The “Themis” ice cream shop at 69 Ioanni Passalidi Street, on one of the main streets of Kalamaria, is one of the few establishments in the wider area that has been operating for nearly 70 years, and certainly one of the very few in Thessaloniki that has functioned as a dedicated ice cream parlor for so long, with craftsmanship passed down through generations.
Those who grew up in Kalamaria from the 1960s onward know that every spring and summer, some of the finest authentic ice cream flavors await them—from the first six classic flavors created by grandfather Themis Asmas, to the 42 flavors later produced by his son Panagiotis, and now the 54 flavors carefully maintained daily by his grandchildren.
The “Themis” ice cream shop is a living cell of Thessaloniki’s gastronomic history.
It all began in 1957 when grandfather Themis Asmas, armed with passion and a manual machine, started creating his first six classic flavors: cream, chocolate, strawberry, kaimaki, pistachio, and mocha.
In 1991, the baton passed to his son Panagiotis, who modernized the shop in 2002, gradually reaching 42 flavors through continuous experimentation and dedication.
Today, the third generation—grandson Themis (with studies in Chemistry) and his sister Athina (Agronomist)—continue writing the history of this now historic space, having expanded the options to 54 flavors while keeping the “soul” and core philosophy of the workshop intact. After all, they “grew up” in this world of ice cream!
Flavor, structure, texture: The triptych of good ice cream
The success of “Themis” remains unwavering, thanks to the uncompromising triptych inherited from the grandfather: Flavor, Structure, Texture. For him, and now for his grandchildren, a good ice cream artisan is one who maintains balance in these three aspects—and they follow this principle diligently.
In the workshop, located just behind the store, production is a 13-hour daily ritual. The process starts with pasteurization at night, followed by the necessary maturation of the base, and the production line begins at 6 a.m. Using fresh cow’s milk and sheep’s milk for kaimaki, without pre-made pastes but with pure ingredients, the result is an authentic gelato—as Italians would call it—with a rich texture and a “warm” mouthfeel, free of microcrystals, allowing the flavor to shine in every bite.
Tradition meets today: The new flavors
While father Panagiotis and mother Xanthippi continue to make handmade ice cream treats and cakes, the children evolve the ice cream with scientific precision. Each year, the display surprises with bold new combinations.

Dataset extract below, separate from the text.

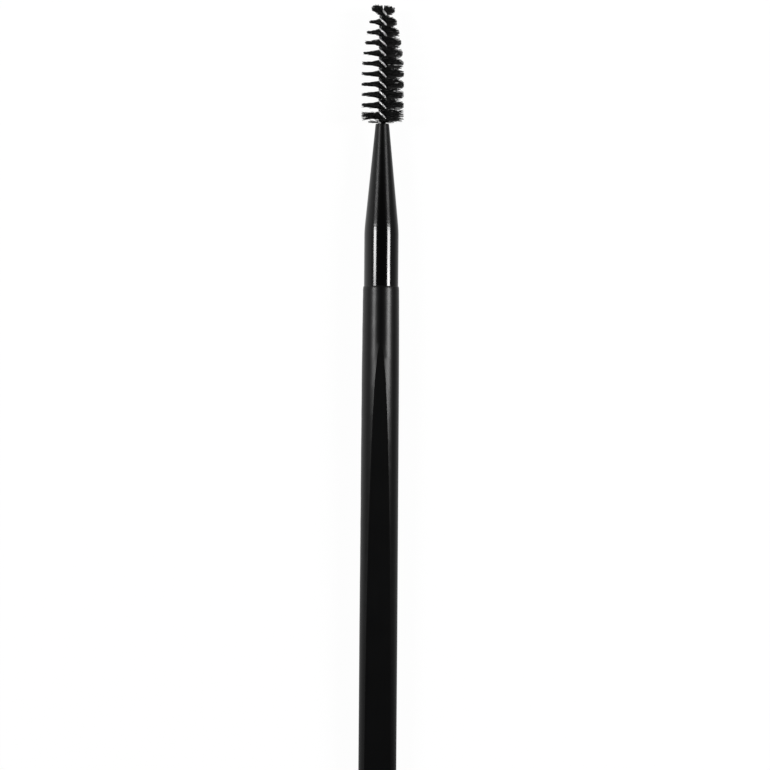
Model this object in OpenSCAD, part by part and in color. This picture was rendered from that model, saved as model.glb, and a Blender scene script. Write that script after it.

What should you try on each visit? Coffee lovers will be delighted by the Biscoff Espresso Stracciatella, a new creation with natural 100% Arabica coffee extraction. For a more unique, spicy flavor with alcohol, try the Chocolate Bourbon, a distinctive base crafted to highlight real whiskey.
Among the more traditional flavors, there’s a nostalgic return: yogurt–honey–walnut ice cream, made with handmade roasted walnut paste, and a new take on the classic cream flavor with orange zest, authentically based on grandfather’s recipe with egg yolk and refreshed with fresh aromas.
Among Themis’ now-classic signature flavors, you’ll naturally find kaimaki (don’turma) with salep, Chios mastiha, and fresh sheep’s milk, as well as the latest pure Chios mastiha flavor with seasonal twists of bergamot zest or lime and ginger, plus cheesecake with yogurt and cream cheese, Madagascar vanilla, wild cherry yogurt, chestnut, sorbets, several vegan flavors, and of course the historic mocha, Themis’ pistachio, and fig.
Every spoonful, full of history!
“Themis” remains a steadfast destination for specialized flavors that stand out. Grandfather Themis may have passed away in 2008, but the new generation ensures the best daily. Focusing exclusively on scoopable ice cream—made by machine (you must try the cream, chocolate, and mixed flavors)—and ice cream cakes, they carry the tradition one step further every day.
With respect for the past and an eye on the future, every spoonful here is full of history and a promise of quality that remains unchanged over the decades.
Tip: The shop operates seasonally, from early March to early November, from 11:30 a.m. (11:00 on weekends) to 11:00 p.m.